That $3,847.92 Stripe deposit in your bank feed is not $3,847.92 of revenue. It is $3,968.40 of gross revenue minus $120.48 in processor fees, minus a $0 refund that posted yesterday, minus a $0 chargeback that is still pending on the Stripe side but has not hit the bank yet. Post the deposit as revenue and your P&L is wrong before you close the month.
Payment reconciliation is where most small business books go quietly sideways. The revenue line looks reasonable. The bank ties. Nobody checks the gap until a tax return or an audit forces the comparison. By then, processor fees are sitting in revenue, refunds are unposted, and chargebacks are floating in a clearing account that has not returned to zero in six months.
This page covers how payment reconciliation actually works for Stripe, PayPal, Square, and Shopify Payments. It walks the net-vs-gross mechanics, the fees and refunds that fall through the cracks, and how pattern learning handles deposit splits at 85% accuracy on a first import.
What is payment reconciliation?
Payment reconciliation is the process of matching merchant deposits to the gross revenue that produced them. When Stripe sends a $3,847.92 deposit, the reconciliation breaks that deposit into its components: $3,968.40 of gross sales, a $120.48 processor fee, and any refunds or chargebacks that reduced the payout. Each component posts to the right account. Gross revenue lands in revenue. Processor fees land in merchant fees. Refunds reduce the revenue line directly. Most tools post the net deposit as revenue and stop there. That method is wrong in two ways: it understates fees and it misstates gross revenue, which matters for sales tax, 1099-K matching, and any ratio analysis your accountant runs. Growthy splits deposits automatically at 85% accuracy on a first import and routes the difficult cases to triage.

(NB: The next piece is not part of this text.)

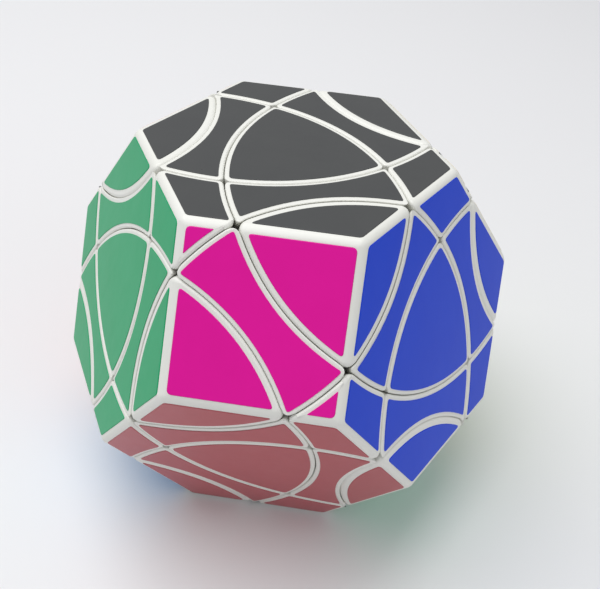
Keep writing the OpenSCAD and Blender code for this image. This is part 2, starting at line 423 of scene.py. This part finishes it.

Every major payment processor nets fees out of your payout before the money hits your bank account. The mechanics are similar across platforms. The details vary.
Stripe sends a single ACH deposit that represents 2-7 days of gross sales minus a 2.9% + $0.30 per-transaction fee, minus any refunds processed during that window, minus any active chargeback holds. The deposit arrives without a line-item breakdown. You have to pull the payout report from the Stripe dashboard to see the components.
PayPal batches differently. It holds a rolling reserve for high-risk sellers and releases payouts on a schedule that may not match your bank's posting date. PayPal's fee structure changed in 2024 for goods and services payments. Domestic transactions now run 3.49% + $0.49 for invoiced payments. International transactions add a currency conversion fee on top.
Square sends daily payouts by default. The fee is 2.6% + $0.10 per card-present transaction, 3.5% + $0.15 per manual entry. Square's gross-to-net math is cleaner than PayPal's because payouts align to calendar days, but Square refunds can cross payout cycles, which means a refund posted today reduces a future payout, not the payout it originally came from.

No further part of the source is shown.